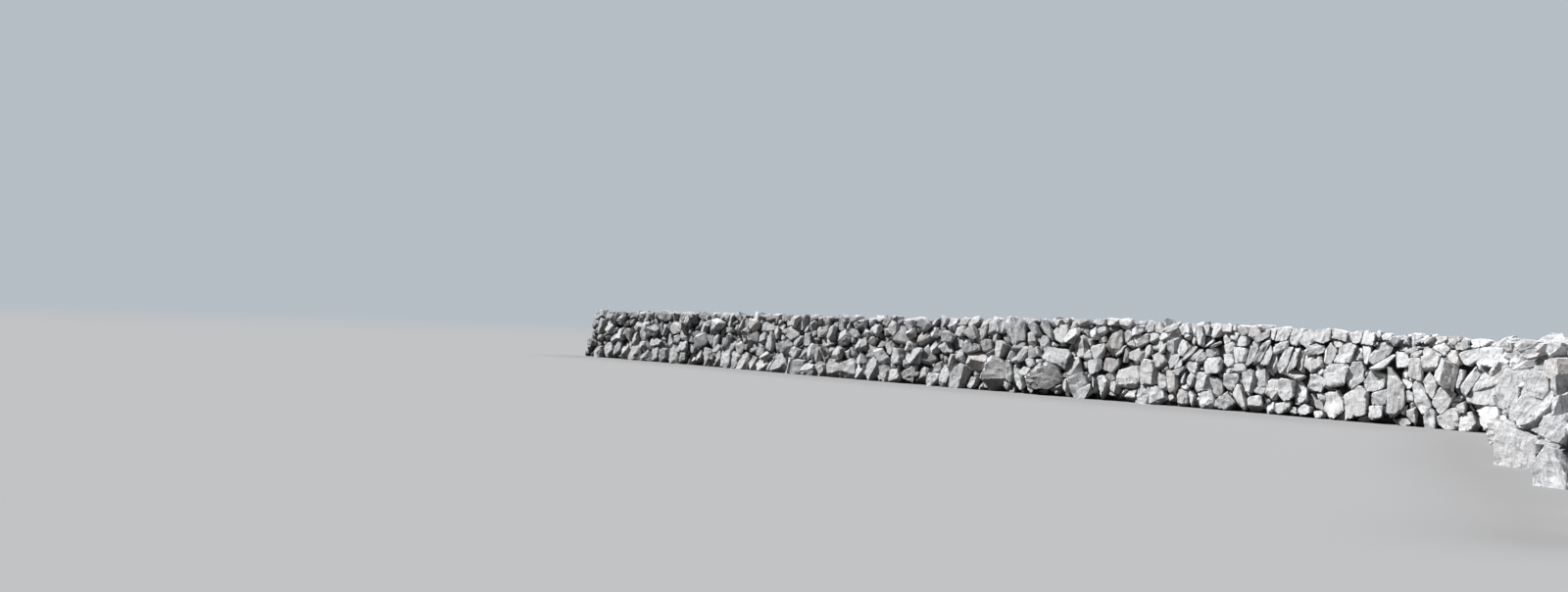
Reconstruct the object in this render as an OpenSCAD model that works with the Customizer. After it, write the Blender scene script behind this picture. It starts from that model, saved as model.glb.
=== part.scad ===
// Chest-high field wall of dry limestone, in two straight runs that meet at a corner.
// Millimetres, +Z up. The origin is on the ground at the corner, where the two centre lines meet.
// The long run lies along -X from the corner to the wall head. The return run comes forward, towards -Y.
// Every course is laid on a level seat, stands on the course below it, and has its own length of stone.

/* [Plan] */
// Length of the long run between the wall head and the corner, four bays long
long_run = 22600; // [12000:100:28000]
// Length of the return run between the corner and the face where the wall runs on, two bays long
return_run = 11300; // [6000:100:14000]
// Length of the wall head at the ground
head_length = 800; // [600:25:1500]
// How far the end of the wall head leans back at the height of the reference crest
head_rake = 420; // [0:10:500]
// Angle that the wall turns through at the corner, in degrees
corner_turn = 75; // [30:1:90]
// Radius of the centre line round the corner
corner_radius = 750; // [650:10:1500]
// Largest sideways wander of the long run from its straight line
wander = 70; // [0:5:120]
// Largest sideways wander of the return run, which bows forward first and then back
return_wander = 120; // [0:5:150]

/* [Section] */
// Width of the masonry at the ground
base_width = 780; // [650:10:1000]
// Width of the masonry at the reference crest
top_width = 460; // [350:10:600]
// How far the footing stones stand out past the faces of the wall
footing_step = 35; // [0:5:80]

/* [Courses] */
// Height of the boulder footing
footing_height = 430; // [300:10:500]
// Height of the first lift
first_lift_height = 370; // [250:10:400]
// Height of the second lift
second_lift_height = 330; // [250:10:360]

/* [Cope] */
// Height of the cope above the second lift at the wall head
cope_height_head = 220; // [180:10:400]
// Height of the cope a quarter of the way along the long run
cope_height_first_quarter = 300; // [200:10:500]
// Height of the cope halfway along the long run
cope_height_middle = 370; // [200:10:600]
// Height of the cope three quarters of the way along the long run
cope_height_last_quarter = 510; // [300:10:700]
// Height of the cope at the corner and along the return run, which gives the reference crest
cope_height_corner = 370; // [200:10:600]

/* [Stones] */
// Mean length of a footing boulder
footing_stone = 700; // [500:10:900]
// Mean length of a stone in the lifts
lift_stone = 460; // [350:10:600]
// Mean length of a cope stone
cope_stone = 380; // [300:10:500]
// How far the middle of a stone bulges out of the face
bulge = 45; // [10:5:60]
// How deep the joints between stones are cut back from the face
joint_recess = 35; // [10:5:50]
// How far the crest dips at the joints between cope stones
cope_dip = 110; // [40:5:140]

/* [Hidden] */
COURSES = ["footing", "first_lift", "second_lift", "cope"];
FOOTING = 0;
COPE = 3;
HEAD = 0;
LONG_BAYS = ["long_bay_1", "long_bay_2", "long_bay_3", "long_bay_4"];
RETURN_BAYS = ["return_bay_1", "return_bay_2"];
SEGMENTS = concat(["head"], LONG_BAYS, ["corner"], RETURN_BAYS);

// Distances along the centre line, from the foot of the wall head
corner_start = head_length + long_run;
corner_length = corner_radius * corner_turn * PI / 180;
corner_end = corner_start + corner_length;
tangent = corner_radius * tan(corner_turn / 2);

// Level seats between the courses; the cope has no seat above it
seats = [
    0,
    footing_height,
    footing_height + first_lift_height,
    footing_height + first_lift_height + second_lift_height
];
reference_crest = seats[COPE] + cope_height_corner;
stone_lengths = [footing_stone, lift_stone, lift_stone, cope_stone];
course_colours = ["#8f9092", "#a3a4a4", "#b0afac", "#bdbab5"];

// Heights of the cope along the wall
cope_table = [
    [0, cope_height_head],
    [corner_start / 4, cope_height_first_quarter],
    [corner_start / 2, cope_height_middle],
    [corner_start * 3 / 4, cope_height_last_quarter],
    [corner_start, cope_height_corner]
];

// Sides of the wall, as the sign of an offset across it
FRONT = -1;
BACK = 1;

// A stone is longer or shorter than the mean by up to this share of it
length_spread = 0.4;
// A joint leans by up to this share of the mean length, and one between cope stones by more
joint_lean = 0.22;
cope_lean = 0.45;
// The share of a joint's lean that goes back towards the wall head
backward_lean = 0.35;
// A stone's shoulders, as shares of its length
shoulders = [0.3, 0.74];
// The belly of a stone, where it stands out most, lies between these shares of its height
belly_least = 0.35;
belly_most = 0.65;
// The flattest stone bulges by this share of the bulge
flattest = 0.3;
// The share of the joint recess that a stone keeps at its seats
seat_recess = 0.33;
// Shares of the cope's dip that a cope stone can stand above the crest line, and lie below it
crest_rise = 0.6;
crest_fall = 0.5;
// The part of the top width that is left at the crest, between the rounded shoulders of the cope
crest_share = 0.5;

// What the repeatable chances of a stone are used for
LENGTH = 1;
LEAN = 2;
BELLY = 3;
FRONT_BULGE = 4;
BACK_BULGE = 5;
FRONT_CREST = 6;
BACK_CREST = 7;

// A repeatable number from 0 to 1 for one use of one stone
function chance(course, stone, use) = rands(0, 1, 1, 7919 * course + 31 * stone + 1013 * use)[0];

// A number between two limits, a share of the way from the first to the second
function between(low, high, share) = low + (high - low) * share;

// Running sums of a list, from 0 to the total
function running_sums(list) =
    [for (k = 0, sum = 0; k <= len(list); sum = sum + (k < len(list) ? list[k] : 0), k = k + 1) sum];

// How long each segment is, and where it starts along the wall
segment_lengths = concat(
    [head_length],
    [for (bay = LONG_BAYS) long_run / len(LONG_BAYS)],
    [corner_length],
    [for (bay = RETURN_BAYS) return_run / len(RETURN_BAYS)]
);
segment_starts = running_sums(segment_lengths);

// Sideways wander at a distance along the wall, nothing at the ends of each run
function wander_at(s) =
    s < corner_start ? wander * sin(540 * s / corner_start)
    : s > corner_end ? -return_wander * sin(360 * (s - corner_end) / return_run)
    : 0;

// Point in plan at a distance along the wall and an offset across it
function plan_point(s, across) =
    s <= corner_start
        ? [s - corner_start - tangent, across]
    : s < corner_end
        ? let (turned = corner_turn * (s - corner_start) / corner_length, r = corner_radius + across)
          [r * sin(turned) - tangent, r * cos(turned) - corner_radius]
    : let (run = tangent + s - corner_end)
      [
          run * cos(corner_turn) + across * sin(corner_turn),
          across * cos(corner_turn) - run * sin(corner_turn)
      ];

// Half the width of the battered masonry at a height
function half_width(z) = between(base_width, top_width, z / reference_crest) / 2;

// How far the end of the wall head has leant back at a height
function rake_at(z) = head_rake * z / reference_crest;

// A station is a place along a course where its cross-section is drawn, at a joint or on a stone
function station(place, lean, on_stone, stone) = [place, lean, on_stone, stone];
function place_of(station) = station[0];
function lean_of(station) = station[1];
function on_stone(station) = station[2];
function stone_of(station) = station[3];

// The stations of one course of one segment: its joints, and both shoulders of each stone
function stations(i, course) =
    let (
        start = segment_starts[i],
        length = segment_lengths[i],
        count = max(2, round(length / stone_lengths[course])),
        numbers = [for (k = [0:count]) 100 * i + k],
        weights = [for (k = [0:count - 1])
            between(1 - length_spread, 1 + length_spread, chance(course, numbers[k], LENGTH))],
        sums = running_sums(weights),
        joints = [for (sum = sums) start + length * sum / sums[count]],
        reach = (course == COPE ? cope_lean : joint_lean) * length / count,
        leans = [for (k = [0:count])
            k == 0 || k == count ? 0 : reach * (chance(course, numbers[k], LEAN) - backward_lean)]
    )
    [
        for (k = [0:count - 1])
            each [
                station(joints[k], leans[k], false, numbers[k]),
                for (share = shoulders)
                    station(
                        between(joints[k], joints[k + 1], share),
                        between(leans[k], leans[k + 1], share),
                        true,
                        numbers[k]
                    )
            ],
        station(joints[count], 0, false, numbers[count])
    ];

// One corner of a cross-section, leant with its joint and carried to its place along the wall
function corner_point(i, station, side, z, out, lean_share) =
    let (
        upright = place_of(station) + lean_of(station) * lean_share,
        s = i == HEAD ? upright + rake_at(z) * max(0, 1 - upright / head_length) : upright,
        plan = plan_point(s, wander_at(s) + side * (half_width(z) + out))
    )
    [plan[0], plan[1], z];

// How far a stone stands out of the face at its belly, or how far a joint lies behind it
function belly_out(course, station, use) =
    on_stone(station)
        ? bulge * between(flattest, 1, chance(course, stone_of(station), use))
        : -joint_recess;

// Height of the top of a course: its level seat, or the ragged crest of the cope
function head_height(course, station, use) =
    course < COPE
        ? seats[course + 1]
        : seats[COPE] + lookup(place_of(station), cope_table)
          + cope_dip * (on_stone(station)
              ? between(-crest_fall, crest_rise, chance(course, stone_of(station), use))
              : -1);

// The six corners of a cross-section: front foot, belly and head, then back head, belly and foot
function cross_section(i, course, station) =
    let (
        step = course == FOOTING ? footing_step : 0,
        foot = seats[course],
        front_head = head_height(course, station, FRONT_CREST),
        back_head = head_height(course, station, BACK_CREST),
        share = between(belly_least, belly_most, chance(course, stone_of(station), BELLY)),
        front_belly = between(foot, front_head, share),
        back_belly = between(foot, back_head, share),
        foot_out = step - joint_recess * (on_stone(station) ? seat_recess : 1),
        front_head_out = course < COPE ? foot_out : (crest_share - 1) * half_width(front_head),
        back_head_out = course < COPE ? foot_out : (crest_share - 1) * half_width(back_head)
    )
    [
        corner_point(i, station, FRONT, foot, foot_out, 0),
        corner_point(i, station, FRONT, front_belly, step + belly_out(course, station, FRONT_BULGE), 0.5),
        corner_point(i, station, FRONT, front_head, front_head_out, 1),
        corner_point(i, station, BACK, back_head, back_head_out, 1),
        corner_point(i, station, BACK, back_belly, step + belly_out(course, station, BACK_BULGE), 0.5),
        corner_point(i, station, BACK, foot, foot_out, 0)
    ];

// Closes a list of six-cornered cross-sections into one solid, with its end faces split level by level
module closed_run(sections) {
    sides = 6;
    last = (len(sections) - 1) * sides;
    skin = [
        for (r = [0:len(sections) - 2], k = [0:sides - 1])
            let (a = r * sides + k, b = r * sides + (k + 1) % sides)
            each [[a, b, b + sides], [a, b + sides, a + sides]]
    ];
    start_face = [[0, 5, 4], [0, 4, 1], [1, 4, 3], [1, 3, 2]];
    end_face = [for (f = start_face) [last + f[2], last + f[1], last + f[0]]];
    polyhedron(points = [for (section = sections) each section], faces = concat(skin, start_face, end_face));
}

// Masonry of one course through one segment of the wall
module masonry(i, course) {
    color(course_colours[course])
        closed_run([for (station = stations(i, course)) cross_section(i, course, station)]);
}

// Large weathered boulders, a little wider than the wall above
module footing(i) {
    masonry(i, FOOTING);
}

// One course of face stones, with the footing or the lift below as its bed
module lift(i, course) {
    masonry(i, course);
}

// Leaning slabs that close the top of the wall and give it a ragged crest
module cope(i) {
    masonry(i, COPE);
}

for (i = [0:len(SEGMENTS) - 1]) {
    footing(i);
    lift(i, 1);
    lift(i, 2);
    cope(i);
}
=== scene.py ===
"""Looks for a dry stone field wall: every course is dressed with its own boulders, slabs and pinning stones.

The wall is described in its own coordinates: s runs along the centre line from the wall head, across is
positive towards the back, and z is up. All lengths are metres unless a name says otherwise.
"""
import logging
import math
from dataclasses import dataclass, field
from enum import Enum

import bpy
import numpy as np
from mathutils import Matrix


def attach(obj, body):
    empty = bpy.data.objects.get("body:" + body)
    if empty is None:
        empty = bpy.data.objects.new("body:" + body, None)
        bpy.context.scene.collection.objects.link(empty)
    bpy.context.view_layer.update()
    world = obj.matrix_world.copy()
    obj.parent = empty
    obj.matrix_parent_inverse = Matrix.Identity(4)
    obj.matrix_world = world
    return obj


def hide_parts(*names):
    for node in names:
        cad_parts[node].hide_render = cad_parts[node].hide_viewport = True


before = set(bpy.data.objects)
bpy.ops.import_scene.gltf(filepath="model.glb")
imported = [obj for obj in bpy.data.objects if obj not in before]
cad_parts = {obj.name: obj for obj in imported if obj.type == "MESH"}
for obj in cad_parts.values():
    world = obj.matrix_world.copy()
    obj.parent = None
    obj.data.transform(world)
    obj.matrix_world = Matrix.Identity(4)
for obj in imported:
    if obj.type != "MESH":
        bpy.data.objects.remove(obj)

LOG = logging.getLogger("dry_stone_wall")
SEED = 1844
ROOT = "root"
UP = np.array([0.0, 0.0, 1.0])
FAR_AWAY = 1.0e6
MM_A_METRE = 1000.0
Socket = bpy.types.NodeSocket
# A mesh's edge is sharp where its faces turn by more than this
SHARP = math.radians(14.0)


class Side(Enum):
    """Which face of the wall a stone belongs to, as the sign of its offset across the wall."""

    FRONT = -1
    THROUGH = 0
    BACK = 1


class Course(Enum):
    """The courses of the wall from the ground up, by the ending of their nodes' names."""

    FOOTING = "footing"
    FIRST_LIFT = "first_lift"
    SECOND_LIFT = "second_lift"
    COPE = "cope"


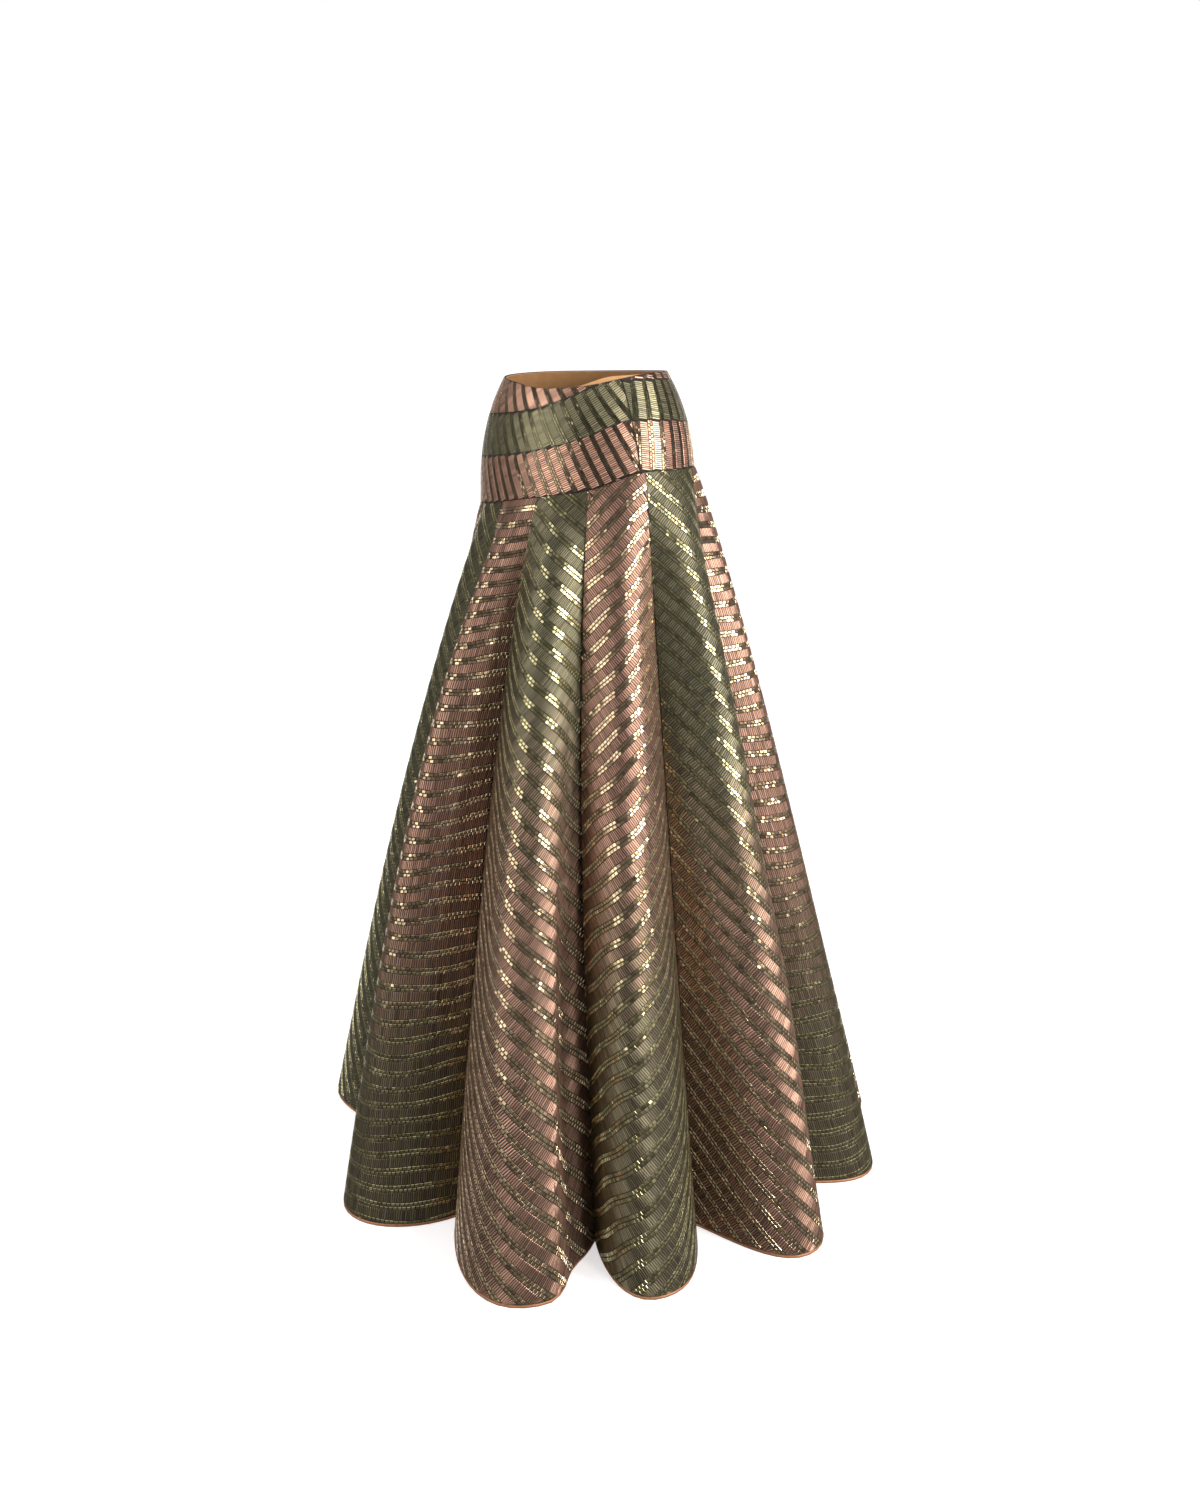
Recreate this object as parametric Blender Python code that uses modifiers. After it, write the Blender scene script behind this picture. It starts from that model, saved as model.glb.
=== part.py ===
"""A flared floor-length skirt, worn: a fitted hip yoke pieced from slanting bands,
twelve flared panels that roll out in deep cone folds, a waist facing and a hem binding.
Metres, +Z up, front towards -Y, wearer's left towards +X, origin at the waist."""

from collections import namedtuple
import math

import bmesh
import bpy
import numpy as np

# Overall sizes of the garment, in metres.
LENGTH = 1.030
CLOTH = 0.0020
FACING_CLOTH = 0.0010
SEAM_GAP = 0.0003
PANEL_GAP = 0.0004

# The yoke is an oval tube from the waist to the hip, half widths across and front to back.
WAIST_ACROSS = 0.1150
WAIST_DEEP = 0.0893
WAIST_RISE = 0.012
HIP_ACROSS = 0.1566
HIP_DEEP = 0.1252
HIP_DEPTH = 0.155
HIP_CURVE = 2.5

# The hem ring sits a little to the wearer's left and back of the waist.
HEM_SHIFT = (0.0043, 0.0041)

# Side seams of the yoke, degrees from the centre front at the hip, how far they lean forward
# at the waist, and the yoke's grid columns. The front top wedge runs out against the waist
# edge at one of the front columns.
SIDE_SEAM = 72.0
SEAM_LEAN = 5.5
FRONT_COLUMNS = 27
BACK_COLUMNS = 34
WEDGE_COLUMNS = 24
LEAST_BAND = 0.0020

# Facing inside the waist edge, and how far it stands above the edge at the wearer's left.
FACING_DEEP = 0.030
FACING_DROP = 0.0010
FACING_RISE = 0.0062
FACING_AT = 62.0
FACING_SPREAD = 17.0
FACING_INSET = 0.0029

# Hem binding, a narrow folded strip around the whole hem.
BINDING_HIGH = 0.0036
BINDING_THICK = 0.0030
BINDING_SLANT = 0.0014
SHARPEST_MITRE = 0.5

# Grid of each panel, columns across and rows down, how the flare and the puff of the folds
# start at the yoke, and the points and handles of the rounded flanks in plan.
COLUMNS = 12
ROWS = 18
FLARE = 0.90
ROW_BIAS = 1.25
PUFF_BIAS = 0.8
FINE = 60
CREST_HANDLE = 0.36
SEAM_HANDLE = 0.38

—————

TASK GOAL: What are the exact lines from the beginning of the material through the line containing "length of stone."? Write out those lines alone.

RESULT OF THIS TASK:
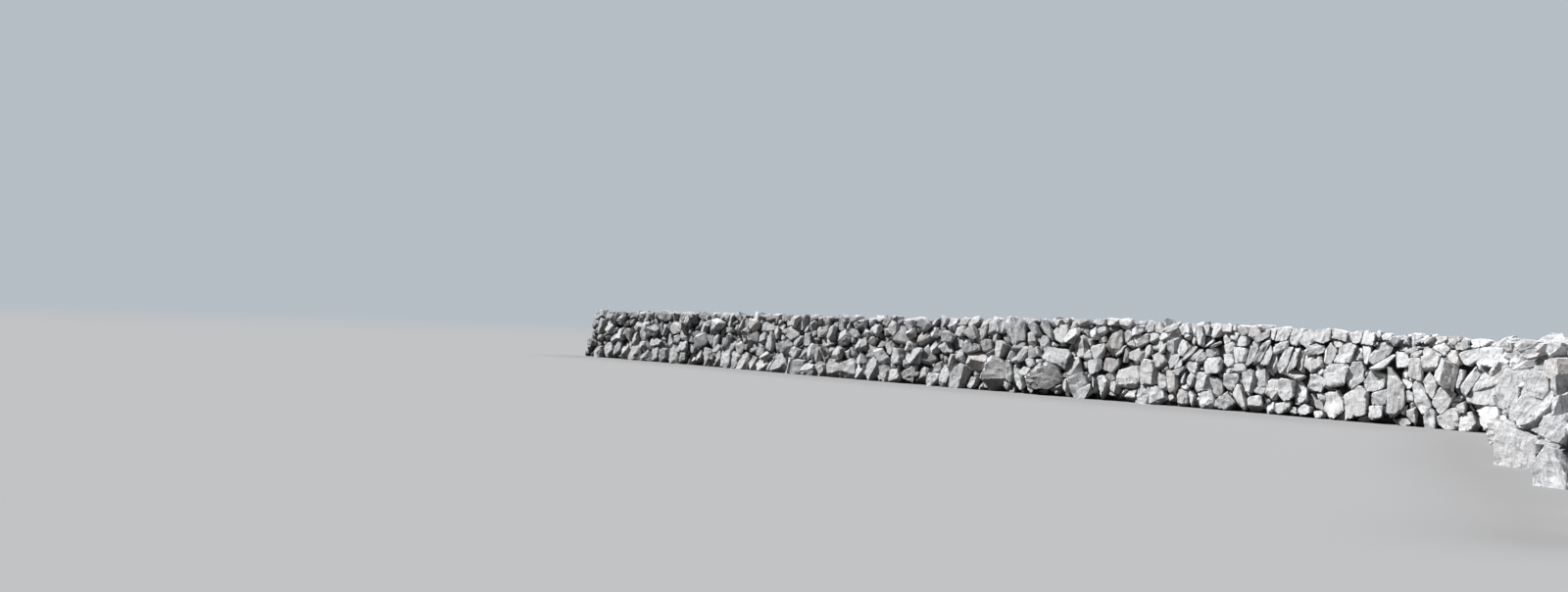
Reconstruct the object in this render as an OpenSCAD model that works with the Customizer. After it, write the Blender scene script behind this picture. It starts from that model, saved as model.glb.
=== part.scad ===
// Chest-high field wall of dry limestone, in two straight runs that meet at a corner.
// Millimetres, +Z up. The origin is on the ground at the corner, where the two centre lines meet.
// The long run lies along -X from the corner to the wall head. The return run comes forward, towards -Y.
// Every course is laid on a level seat, stands on the course below it, and has its own length of stone.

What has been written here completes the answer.